One industry study divided the control panel problems into those that can be altered without changing the boards and those that will require completely new control boards.
The following improvements, the study indicated, can be made without physically changing the control boards:
- Eliminate hunt-and-peck among a lot of controls by the use of clearly defined summary labels and taped lines of demarcation.
- Color-code the boards or use control handles of different shapes.
- Attach color bands for different limit conditions to each meter and replace poorly marked meter scales.
- Add additional chart recorders where those currently in use are overloaded and largely illegible.
- Replace maintenance tags with lucite panels or magnetic markers, so they don't obscure controls.
Remaining Problems
- Nonfunctional grouping of controls and instruments.
- Reversed-image duplications of control boards. This was apparently done to save costs in cutting different lengths of cable, but it violates a basic principle of human engineering to have two identical control boards mirror images of one another.

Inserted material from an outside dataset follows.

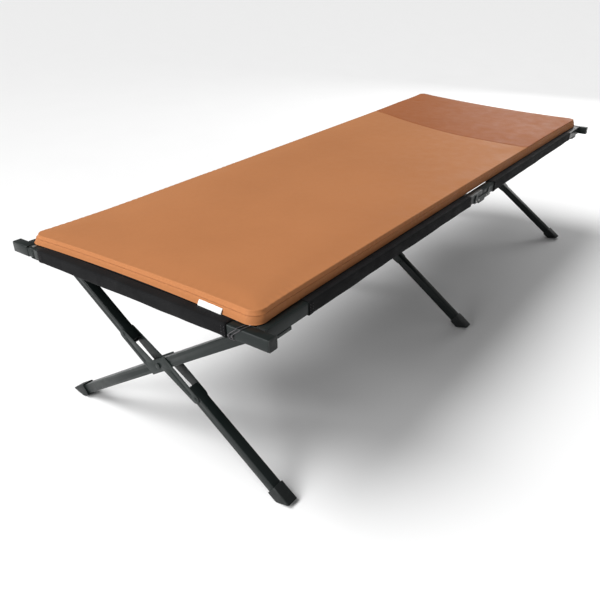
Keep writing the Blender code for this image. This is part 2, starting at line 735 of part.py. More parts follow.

- Inaccessible instruments. An operator sometimes has to stand on a chair to read a meter.
- Inaccessible controls. To handle some emergency operations, an operator must run back and forth across the control room.
- Unnecessarily large controls that increase panel size.
- Hundreds of confusing annunciator warnings during an accident. Warning lights went off at TMI-2 but it was impossible for the operators to tell which light belonged to which indicating instrument. This cannot be remedied without major rebuilding of the present control boards.
The exact sequence of events at Three Mile Island may never be repeated if only because pressurized water reactor operators by now have received simulator training for that precise sequence. But other accident scenarios are possible.
- What might the designers of the control panel at Three Mile Island have done differently to improve feedback to the operators?
- Who was responsible for the control panel design at Three Mile Island?